[Given data]:
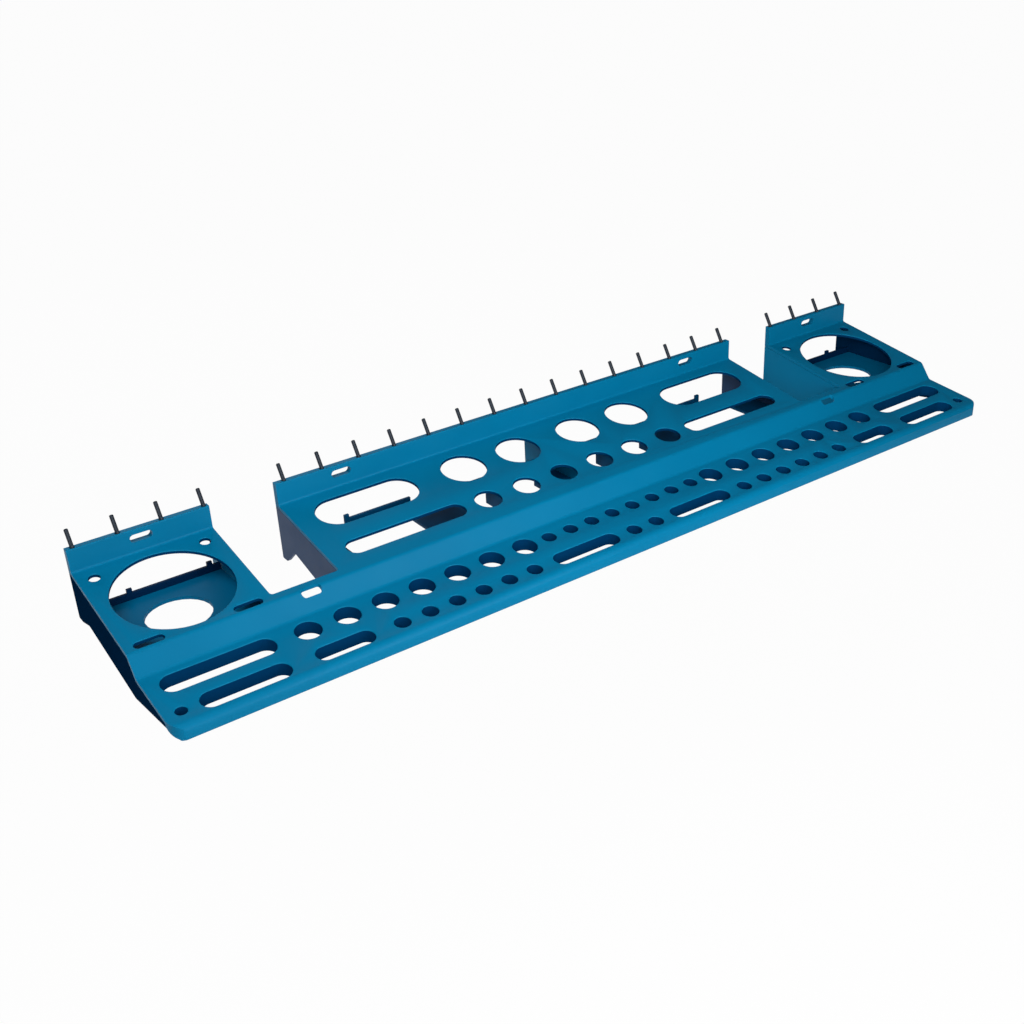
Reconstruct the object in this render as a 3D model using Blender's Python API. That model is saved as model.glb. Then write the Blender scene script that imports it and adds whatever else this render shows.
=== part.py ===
"""Wall rack for hand tools: a stepped deck with two open bays, guide shelves below and pins above.

Metres. +Z is up, X runs along the rack and the front faces -Y. The origin lies on the back face of
the mounting flange, at mid length and at the height of the screw slots.
"""
from math import acos, ceil, cos, pi, radians, sin, tan

import bmesh
import bpy
from mathutils import Vector

# Overall form
LENGTH = 0.608
PROJECTION = 0.132
SKIN = 0.002
FIT = 0.0003
CORNER_RADIUS = 0.009
CHORD_ERROR = 0.00015

# Mounting flange, measured from the screw line
FLANGE_RISE = 0.0053
FLANGE_THICK = 0.004
SHELF_START = 0.0086

# Stepped deck, from the wall to the front
SHELF_DEPTH = 0.080
SHELF_SLOPE = radians(9.9)
RISER_RUN = 0.008
RISER_DROP = 0.0107
TIER_SLOPE = radians(7.5)
LIP_DROP = 0.008
FLANGE_FILLET = 0.0015
STEP_FILLET = 0.0035
LIP_FILLET = 0.005
FILLET_STEPS = 5

# Wings at the ends, and the open bays between them and the centre section
WING_WIDTH = 0.0816
BAY_WIDTH = 0.0412
BAY_DEPTH = 0.0745
BAY_FILLET = 0.002

# Standing pins
PIN_PITCH = 0.025
PIN_DIAMETER = 0.0024
PIN_ROOT = 0.0045
PIN_REACH = 0.0105
PIN_LEAN = radians(31.0)
PIN_BEND = 0.0016
PIN_BEND_STEPS = 3
PIN_TIP_CHAMFER = 0.0004

# Screw slots in the flange; the inner pair is set in from the bays
SCREW_SLOT_LENGTH = 0.013
SCREW_SLOT_HEIGHT = 0.0045
SCREW_INSET = 0.0427

# Openings in the upper shelf, back row; starts run from mid length, insets from a bay's nearer edge
BACK_ROW = 0.0252
HANDLE_HOLE = 0.0288
HANDLE_START = 0.024
HANDLE_PITCH = 0.0416
GRIP_SLOT_START = 0.1004
GRIP_SLOT_INSET = 0.0138
GRIP_SLOT_WIDTH = 0.0265
WING_HOLE = 0.066
WING_HOLE_DEPTH = 0.0427
HANG_HOLE = 0.0065
HANG_ROW = 0.0133
HANG_SPACING = 0.0634

# Openings in the upper shelf, front row
FRONT_ROW = 0.0602
SHANK_HOLE = 0.017
SHANK_START = 0.0144
SHANK_PITCH = 0.0286
BLADE_SLOT_START = 0.0885
BLADE_SLOT_INSET = 0.013
BLADE_SLOT_WIDTH = 0.0132
TAG_SLOT_LENGTH = 0.0165
TAG_SLOT_WIDTH = 0.0052
TAG_SLOT_ROW = 0.0755
TAG_SLOT_SPACING = 0.0546
BAY_SLOT_LENGTH = 0.012
BAY_SLOT_WIDTH = 0.0042
BAY_SLOT_ROW = 0.0806

# Collared openings in the front tier
COLLAR_WALL = 0.0016
COLLAR_DEPTH = 0.0076
TIER_BACK_ROW = 0.099
DRIVER_HOLE = 0.015
DRIVER_START = 0.0736
DRIVER_PITCH = 0.0235
BIT_HOLE = 0.009
BIT_PITCH = 0.016
BIT_COUNT = 8
PLIER_SLOT_INSET = 0.0108
PLIER_SLOT_LENGTH = 0.063
PLIER_SLOT_WIDTH = 0.014
TIER_FRONT_ROW = 0.1203
KEY_HOLE = 0.0095
KEY_START = 0.0824
KEY_PITCH = 0.0175
MIDDLE_KEY = 0.0086
CHISEL_SLOT_START = 0.0213
CHISEL_SLOT_LENGTH = 0.0468
CHISEL_SLOT_WIDTH = 0.0113
SHORT_SLOT_INSET = 0.0058
SHORT_SLOT_LENGTH = 0.0345
WING_SLOT_INSET = 0.0131
WING_SLOT_LENGTH = 0.0493
WING_SLOT_WIDTH = 0.0122
END_HOLE = 0.0065
END_HOLE_INSET = 0.0094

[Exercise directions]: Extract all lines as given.

[Solved problem]:
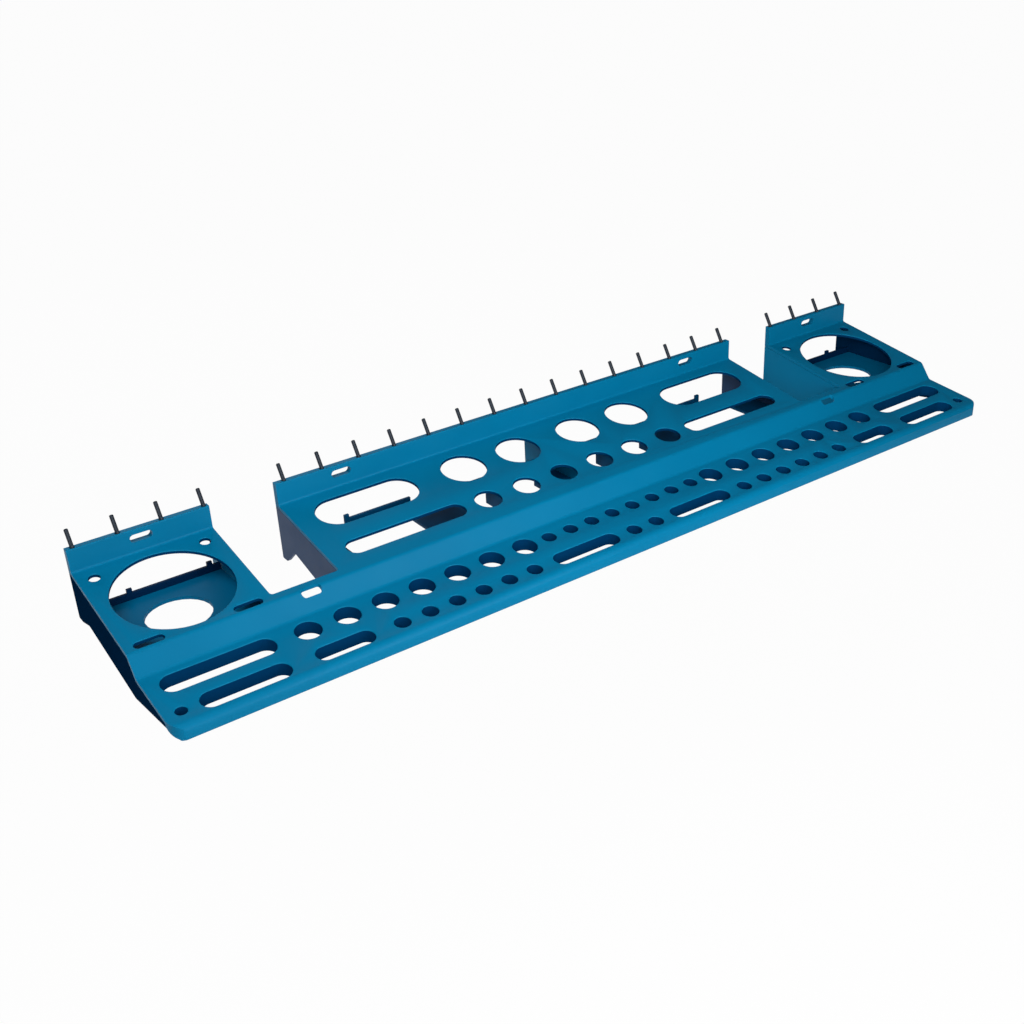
Reconstruct the object in this render as a 3D model using Blender's Python API. That model is saved as model.glb. Then write the Blender scene script that imports it and adds whatever else this render shows.
=== part.py ===
"""Wall rack for hand tools: a stepped deck with two open bays, guide shelves below and pins above.

Metres. +Z is up, X runs along the rack and the front faces -Y. The origin lies on the back face of
the mounting flange, at mid length and at the height of the screw slots.
"""
from math import acos, ceil, cos, pi, radians, sin, tan

import bmesh
import bpy
from mathutils import Vector

# Overall form
LENGTH = 0.608
PROJECTION = 0.132
SKIN = 0.002
FIT = 0.0003
CORNER_RADIUS = 0.009
CHORD_ERROR = 0.00015

# Mounting flange, measured from the screw line
FLANGE_RISE = 0.0053
FLANGE_THICK = 0.004
SHELF_START = 0.0086

# Stepped deck, from the wall to the front
SHELF_DEPTH = 0.080
SHELF_SLOPE = radians(9.9)
RISER_RUN = 0.008
RISER_DROP = 0.0107
TIER_SLOPE = radians(7.5)
LIP_DROP = 0.008
FLANGE_FILLET = 0.0015
STEP_FILLET = 0.0035
LIP_FILLET = 0.005
FILLET_STEPS = 5

# Wings at the ends, and the open bays between them and the centre section
WING_WIDTH = 0.0816
BAY_WIDTH = 0.0412
BAY_DEPTH = 0.0745
BAY_FILLET = 0.002

# Standing pins
PIN_PITCH = 0.025
PIN_DIAMETER = 0.0024
PIN_ROOT = 0.0045
PIN_REACH = 0.0105
PIN_LEAN = radians(31.0)
PIN_BEND = 0.0016
PIN_BEND_STEPS = 3
PIN_TIP_CHAMFER = 0.0004

# Screw slots in the flange; the inner pair is set in from the bays
SCREW_SLOT_LENGTH = 0.013
SCREW_SLOT_HEIGHT = 0.0045
SCREW_INSET = 0.0427

# Openings in the upper shelf, back row; starts run from mid length, insets from a bay's nearer edge
BACK_ROW = 0.0252
HANDLE_HOLE = 0.0288
HANDLE_START = 0.024
HANDLE_PITCH = 0.0416
GRIP_SLOT_START = 0.1004
GRIP_SLOT_INSET = 0.0138
GRIP_SLOT_WIDTH = 0.0265
WING_HOLE = 0.066
WING_HOLE_DEPTH = 0.0427
HANG_HOLE = 0.0065
HANG_ROW = 0.0133
HANG_SPACING = 0.0634

# Openings in the upper shelf, front row
FRONT_ROW = 0.0602
SHANK_HOLE = 0.017
SHANK_START = 0.0144
SHANK_PITCH = 0.0286
BLADE_SLOT_START = 0.0885
BLADE_SLOT_INSET = 0.013
BLADE_SLOT_WIDTH = 0.0132
TAG_SLOT_LENGTH = 0.0165
TAG_SLOT_WIDTH = 0.0052
TAG_SLOT_ROW = 0.0755
TAG_SLOT_SPACING = 0.0546
BAY_SLOT_LENGTH = 0.012
BAY_SLOT_WIDTH = 0.0042
BAY_SLOT_ROW = 0.0806

# Collared openings in the front tier
COLLAR_WALL = 0.0016
COLLAR_DEPTH = 0.0076
TIER_BACK_ROW = 0.099
DRIVER_HOLE = 0.015
DRIVER_START = 0.0736
DRIVER_PITCH = 0.0235
BIT_HOLE = 0.009
BIT_PITCH = 0.016
BIT_COUNT = 8
PLIER_SLOT_INSET = 0.0108
PLIER_SLOT_LENGTH = 0.063
PLIER_SLOT_WIDTH = 0.014
TIER_FRONT_ROW = 0.1203
KEY_HOLE = 0.0095
KEY_START = 0.0824
KEY_PITCH = 0.0175
MIDDLE_KEY = 0.0086
CHISEL_SLOT_START = 0.0213
CHISEL_SLOT_LENGTH = 0.0468
CHISEL_SLOT_WIDTH = 0.0113
SHORT_SLOT_INSET = 0.0058
SHORT_SLOT_LENGTH = 0.0345
WING_SLOT_INSET = 0.0131
WING_SLOT_LENGTH = 0.0493
WING_SLOT_WIDTH = 0.0122
END_HOLE = 0.0065
END_HOLE_INSET = 0.0094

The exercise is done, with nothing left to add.